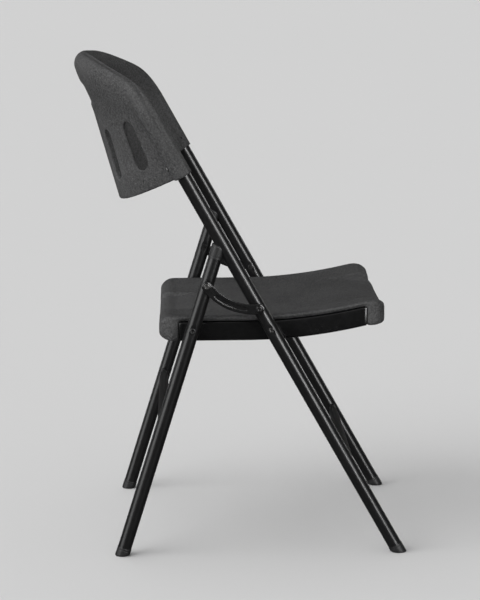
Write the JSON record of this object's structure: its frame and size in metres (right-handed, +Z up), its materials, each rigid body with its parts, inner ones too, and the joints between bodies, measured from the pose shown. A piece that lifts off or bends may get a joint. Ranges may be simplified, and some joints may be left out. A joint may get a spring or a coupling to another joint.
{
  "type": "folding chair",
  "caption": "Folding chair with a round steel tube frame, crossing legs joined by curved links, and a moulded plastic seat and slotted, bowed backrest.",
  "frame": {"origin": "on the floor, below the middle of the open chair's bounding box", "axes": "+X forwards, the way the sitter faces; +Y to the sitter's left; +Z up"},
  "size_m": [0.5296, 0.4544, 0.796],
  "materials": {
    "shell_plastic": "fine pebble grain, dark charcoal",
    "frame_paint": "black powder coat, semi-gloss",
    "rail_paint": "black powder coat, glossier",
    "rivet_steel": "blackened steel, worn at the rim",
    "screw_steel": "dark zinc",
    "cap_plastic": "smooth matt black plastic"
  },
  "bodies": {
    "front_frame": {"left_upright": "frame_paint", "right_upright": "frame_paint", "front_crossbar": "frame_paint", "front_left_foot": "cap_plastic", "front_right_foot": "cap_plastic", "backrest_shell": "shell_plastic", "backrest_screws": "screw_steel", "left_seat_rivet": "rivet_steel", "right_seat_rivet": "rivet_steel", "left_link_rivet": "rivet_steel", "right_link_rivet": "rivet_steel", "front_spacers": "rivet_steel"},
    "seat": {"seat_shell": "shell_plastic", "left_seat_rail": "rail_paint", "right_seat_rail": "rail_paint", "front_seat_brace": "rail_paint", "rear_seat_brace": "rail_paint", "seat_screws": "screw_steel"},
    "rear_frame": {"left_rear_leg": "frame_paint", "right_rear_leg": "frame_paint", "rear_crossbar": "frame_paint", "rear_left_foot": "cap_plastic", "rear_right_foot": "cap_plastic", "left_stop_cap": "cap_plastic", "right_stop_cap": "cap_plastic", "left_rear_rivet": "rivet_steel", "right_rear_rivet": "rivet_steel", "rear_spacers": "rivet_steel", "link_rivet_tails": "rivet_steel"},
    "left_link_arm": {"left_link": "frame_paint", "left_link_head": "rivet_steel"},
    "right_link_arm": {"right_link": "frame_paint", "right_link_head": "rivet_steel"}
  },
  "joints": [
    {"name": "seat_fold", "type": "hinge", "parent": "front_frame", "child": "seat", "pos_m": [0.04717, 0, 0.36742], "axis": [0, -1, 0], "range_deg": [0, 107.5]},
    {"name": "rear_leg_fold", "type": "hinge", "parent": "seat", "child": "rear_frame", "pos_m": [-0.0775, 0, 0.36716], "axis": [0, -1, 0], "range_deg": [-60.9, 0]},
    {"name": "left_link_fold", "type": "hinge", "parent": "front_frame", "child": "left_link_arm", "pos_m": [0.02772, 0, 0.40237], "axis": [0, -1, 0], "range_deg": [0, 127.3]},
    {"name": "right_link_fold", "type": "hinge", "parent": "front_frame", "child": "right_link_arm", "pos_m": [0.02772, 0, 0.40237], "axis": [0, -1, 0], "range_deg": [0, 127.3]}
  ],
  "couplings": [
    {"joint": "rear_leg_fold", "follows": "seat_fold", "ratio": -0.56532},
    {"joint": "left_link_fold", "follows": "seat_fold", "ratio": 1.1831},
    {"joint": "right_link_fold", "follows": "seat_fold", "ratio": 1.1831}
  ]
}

▸ TASK PROMPT: Extract every line above exactly as it stands.

▸ CORRECT RESPONSE:
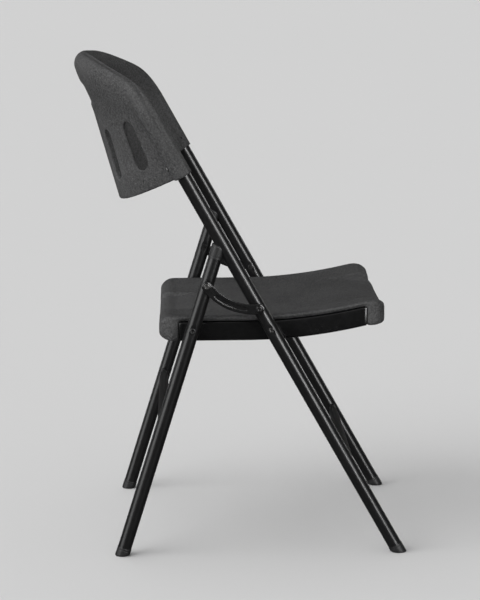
Write the JSON record of this object's structure: its frame and size in metres (right-handed, +Z up), its materials, each rigid body with its parts, inner ones too, and the joints between bodies, measured from the pose shown. A piece that lifts off or bends may get a joint. Ranges may be simplified, and some joints may be left out. A joint may get a spring or a coupling to another joint.
{
  "type": "folding chair",
  "caption": "Folding chair with a round steel tube frame, crossing legs joined by curved links, and a moulded plastic seat and slotted, bowed backrest.",
  "frame": {"origin": "on the floor, below the middle of the open chair's bounding box", "axes": "+X forwards, the way the sitter faces; +Y to the sitter's left; +Z up"},
  "size_m": [0.5296, 0.4544, 0.796],
  "materials": {
    "shell_plastic": "fine pebble grain, dark charcoal",
    "frame_paint": "black powder coat, semi-gloss",
    "rail_paint": "black powder coat, glossier",
    "rivet_steel": "blackened steel, worn at the rim",
    "screw_steel": "dark zinc",
    "cap_plastic": "smooth matt black plastic"
  },
  "bodies": {
    "front_frame": {"left_upright": "frame_paint", "right_upright": "frame_paint", "front_crossbar": "frame_paint", "front_left_foot": "cap_plastic", "front_right_foot": "cap_plastic", "backrest_shell": "shell_plastic", "backrest_screws": "screw_steel", "left_seat_rivet": "rivet_steel", "right_seat_rivet": "rivet_steel", "left_link_rivet": "rivet_steel", "right_link_rivet": "rivet_steel", "front_spacers": "rivet_steel"},
    "seat": {"seat_shell": "shell_plastic", "left_seat_rail": "rail_paint", "right_seat_rail": "rail_paint", "front_seat_brace": "rail_paint", "rear_seat_brace": "rail_paint", "seat_screws": "screw_steel"},
    "rear_frame": {"left_rear_leg": "frame_paint", "right_rear_leg": "frame_paint", "rear_crossbar": "frame_paint", "rear_left_foot": "cap_plastic", "rear_right_foot": "cap_plastic", "left_stop_cap": "cap_plastic", "right_stop_cap": "cap_plastic", "left_rear_rivet": "rivet_steel", "right_rear_rivet": "rivet_steel", "rear_spacers": "rivet_steel", "link_rivet_tails": "rivet_steel"},
    "left_link_arm": {"left_link": "frame_paint", "left_link_head": "rivet_steel"},
    "right_link_arm": {"right_link": "frame_paint", "right_link_head": "rivet_steel"}
  },
  "joints": [
    {"name": "seat_fold", "type": "hinge", "parent": "front_frame", "child": "seat", "pos_m": [0.04717, 0, 0.36742], "axis": [0, -1, 0], "range_deg": [0, 107.5]},
    {"name": "rear_leg_fold", "type": "hinge", "parent": "seat", "child": "rear_frame", "pos_m": [-0.0775, 0, 0.36716], "axis": [0, -1, 0], "range_deg": [-60.9, 0]},
    {"name": "left_link_fold", "type": "hinge", "parent": "front_frame", "child": "left_link_arm", "pos_m": [0.02772, 0, 0.40237], "axis": [0, -1, 0], "range_deg": [0, 127.3]},
    {"name": "right_link_fold", "type": "hinge", "parent": "front_frame", "child": "right_link_arm", "pos_m": [0.02772, 0, 0.40237], "axis": [0, -1, 0], "range_deg": [0, 127.3]}
  ],
  "couplings": [
    {"joint": "rear_leg_fold", "follows": "seat_fold", "ratio": -0.56532},
    {"joint": "left_link_fold", "follows": "seat_fold", "ratio": 1.1831},
    {"joint": "right_link_fold", "follows": "seat_fold", "ratio": 1.1831}
  ]
}